Secara khusus, Rasulullah ﷺ menganjurkan puasa pada tanggal 10 Muharram, dikenal sebagai Hari Asyura. Dalam sebuah hadits:
“Puasa pada hari Asyura, saya berharap kepada Allah agar menghapuskan dosa setahun sebelumnya.” (HR. Muslim, no. 1162)
Perspektif Sosial: Muharram sebagai Momentum Refleksi dan Kepedulian
Dalam masyarakat Muslim, bulan Muharram tidak hanya dimaknai secara ritual, tapi juga sosial. Banyak kegiatan sosial seperti santunan anak yatim, pengajian umum, dan kegiatan berbagi makanan diadakan untuk menumbuhkan nilai kepedulian sosial.

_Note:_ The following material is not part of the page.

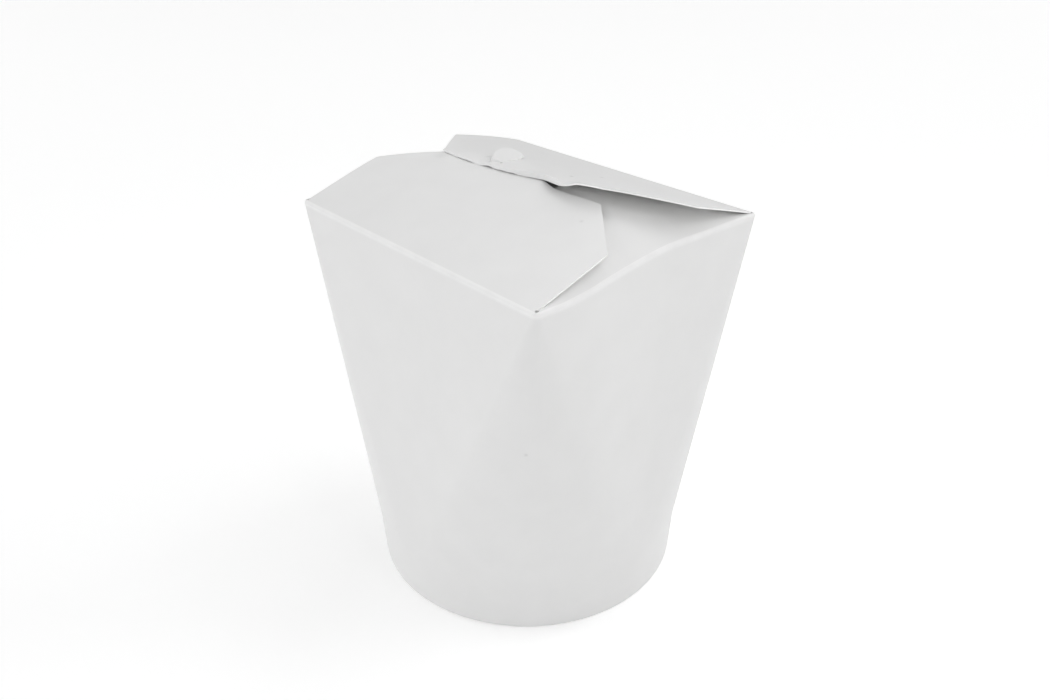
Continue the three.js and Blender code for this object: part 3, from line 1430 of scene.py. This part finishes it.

Lembaga-lembaga zakat dan masjid kerap menjadikan bulan ini sebagai momentum menggalang dana bantuan dan kegiatan sosial, mengingat semangat taubat, pengampunan, dan empati sangat ditekankan dalam bulan ini.
Selain itu, beberapa tradisi sosial juga muncul, seperti Majelis Asyura yang diadakan di berbagai pesantren, sebagai sarana menyampaikan nilai-nilai perjuangan, kesabaran, dan keteladanan dari para tokoh Islam di masa lampau.
Perspektif Budaya: Muharram dalam Tradisi Masyarakat Muslim
Secara budaya, Muharram memiliki kekayaan yang beragam di setiap daerah. Di Indonesia, terutama di daerah seperti Sumatera Barat, Yogyakarta, dan Banten, bulan ini sering diisi dengan tradisi Muharraman seperti:
Tabuik (Sumatera Barat): Tradisi memperingati wafatnya cucu Nabi, Husain bin Ali, dalam peristiwa Karbala. Meski berasal dari budaya Syiah, perayaan ini diadopsi dalam bentuk budaya lokal.
Grebeg Suro (Yogyakarta & Solo): Kegiatan budaya Jawa yang bersamaan dengan masuknya bulan Muharram (Suro dalam penanggalan Jawa), berupa kirab, doa bersama, dan tirakat.
Sedekah Muharram atau Menyantuni Anak Yatim: Berdasarkan sabda Rasulullah SAW, "Barangsiapa mengusap kepala anak yatim pada hari Asyura, Allah akan mengangkat derajatnya" (HR. Abu Ya'la) walau sanadnya lemah, namun nilai sosialnya sangat dijunjung tinggi.
Budaya-budaya ini menjadi simbol sinkretisme antara nilai keislaman dan tradisi lokal yang mampu memperkuat identitas keagamaan sekaligus kebangsaan.
Muharram sebagai Jembatan Spiritualitas dan Sosial-Budaya
Bulan Muharram bukan sekadar peristiwa kalender, tetapi momentum spiritual dan sosial yang sangat penting bagi umat Islam. Ia merupakan bulan pengingat atas nilai-nilai syariat, penguatan ukhuwah sosial, serta pelestarian kearifan lokal yang berakar dari semangat keislaman. Memaknai Muharram secara holistik akan memperkuat jati diri umat sebagai pribadi yang taat, peduli, dan menjunjung nilai-nilai budaya luhur.